··· Provided records ···
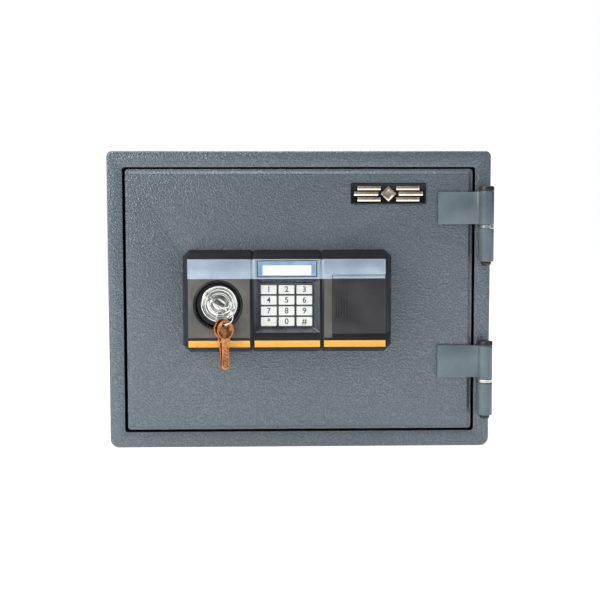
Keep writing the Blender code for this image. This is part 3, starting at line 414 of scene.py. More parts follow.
def hammered_enamel():
    """Hammered stoving enamel: low ridges round dimples under 2 mm across, with a clear gloss."""
    finish, tree, where = new_finish(
        "hammered_enamel_slate", 0.3, 0.3, Coat_Weight=0.3, Coat_Roughness=0.15,
    )
    dimple = 1.9 * MM
    drift = add(tree, "TexNoise", {"Vector": where, "Scale": 1 / (3 * MM), "Detail": 2.0})
    bent = add(tree, "VectorMath", {
        0: drift.outputs["Color"], 1: (1.4 * MM,) * 3, 2: where,
    }, operation="MULTIPLY_ADD")
    cells = add(tree, "TexVoronoi", {
        "Vector": bent.outputs["Vector"], "Scale": 1 / dimple, "Smoothness": 0.5,
    }, feature="SMOOTH_F1")
    fine = add(tree, "TexNoise", {"Vector": where, "Scale": 1 / (0.6 * MM), "Detail": 2.0})
    broad = add(tree, "TexNoise", {"Vector": where, "Scale": 1 / (60 * MM), "Detail": 2.0})
    ridge = add(tree, "MapRange", {
        "Value": cells.outputs["Distance"], "From Min": 0.15, "From Max": 0.75,
    })
    tone = add(tree, "ValToRGB", {"Fac": ridge.outputs["Result"]},
               stops=((0.0, "#49525b"), (1.0, "#606a72")))
    flake = add(tree, "MapRange", {
        "Value": fine.outputs["Fac"], "From Min": 0.35, "From Max": 0.7, "To Max": 0.25,
    })
    flaked = lay(tree, flake.outputs["Result"], tone.outputs["Color"], "#757f86")
    cloud = add(tree, "MapRange", {
        "Value": broad.outputs["Fac"], "From Min": 0.35, "From Max": 0.65, "To Max": 0.12,
    })
    clouded = lay(tree, cloud.outputs["Result"], flaked, "#49525b")
    # Rounded edges lighter: painted highlight, with some wear.
    colour = lay(tree, edge_highlight_and_wear(tree, 1.2 * MM, 0.3), clouded, "#98a1a7")
    hammered = add(tree, "Bump", {
        "Strength": 1.0, "Distance": 0.4 * MM, "Height": ridge.outputs["Result"],
    })
    return complete(
        finish, colour, fine.outputs["Fac"], 0.3, 0.05 * MM, under=hammered.outputs["Normal"],
        wear=fine.outputs["Fac"], gloss=(0.22, 0.38),
    )


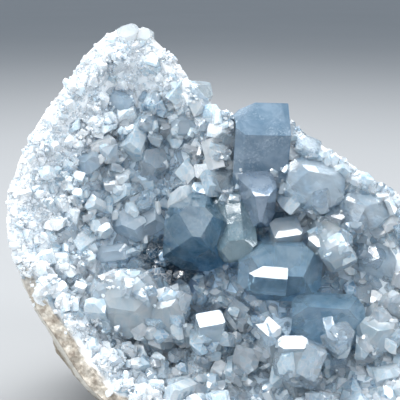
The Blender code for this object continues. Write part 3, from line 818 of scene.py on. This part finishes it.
···
Brief: Output the records exactly, including every line.

Task result:
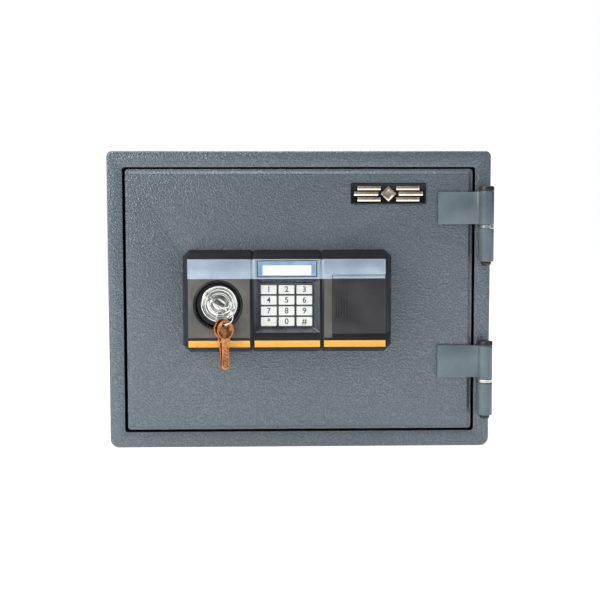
Keep writing the Blender code for this image. This is part 3, starting at line 414 of scene.py. More parts follow.
def hammered_enamel():
    """Hammered stoving enamel: low ridges round dimples under 2 mm across, with a clear gloss."""
    finish, tree, where = new_finish(
        "hammered_enamel_slate", 0.3, 0.3, Coat_Weight=0.3, Coat_Roughness=0.15,
    )
    dimple = 1.9 * MM
    drift = add(tree, "TexNoise", {"Vector": where, "Scale": 1 / (3 * MM), "Detail": 2.0})
    bent = add(tree, "VectorMath", {
        0: drift.outputs["Color"], 1: (1.4 * MM,) * 3, 2: where,
    }, operation="MULTIPLY_ADD")
    cells = add(tree, "TexVoronoi", {
        "Vector": bent.outputs["Vector"], "Scale": 1 / dimple, "Smoothness": 0.5,
    }, feature="SMOOTH_F1")
    fine = add(tree, "TexNoise", {"Vector": where, "Scale": 1 / (0.6 * MM), "Detail": 2.0})
    broad = add(tree, "TexNoise", {"Vector": where, "Scale": 1 / (60 * MM), "Detail": 2.0})
    ridge = add(tree, "MapRange", {
        "Value": cells.outputs["Distance"], "From Min": 0.15, "From Max": 0.75,
    })
    tone = add(tree, "ValToRGB", {"Fac": ridge.outputs["Result"]},
               stops=((0.0, "#49525b"), (1.0, "#606a72")))
    flake = add(tree, "MapRange", {
        "Value": fine.outputs["Fac"], "From Min": 0.35, "From Max": 0.7, "To Max": 0.25,
    })
    flaked = lay(tree, flake.outputs["Result"], tone.outputs["Color"], "#757f86")
    cloud = add(tree, "MapRange", {
        "Value": broad.outputs["Fac"], "From Min": 0.35, "From Max": 0.65, "To Max": 0.12,
    })
    clouded = lay(tree, cloud.outputs["Result"], flaked, "#49525b")
    # Rounded edges lighter: painted highlight, with some wear.
    colour = lay(tree, edge_highlight_and_wear(tree, 1.2 * MM, 0.3), clouded, "#98a1a7")
    hammered = add(tree, "Bump", {
        "Strength": 1.0, "Distance": 0.4 * MM, "Height": ridge.outputs["Result"],
    })
    return complete(
        finish, colour, fine.outputs["Fac"], 0.3, 0.05 * MM, under=hammered.outputs["Normal"],
        wear=fine.outputs["Fac"], gloss=(0.22, 0.38),
    )


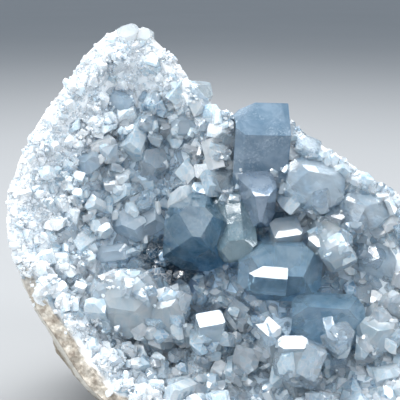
The Blender code for this object continues. Write part 3, from line 818 of scene.py on. This part finishes it.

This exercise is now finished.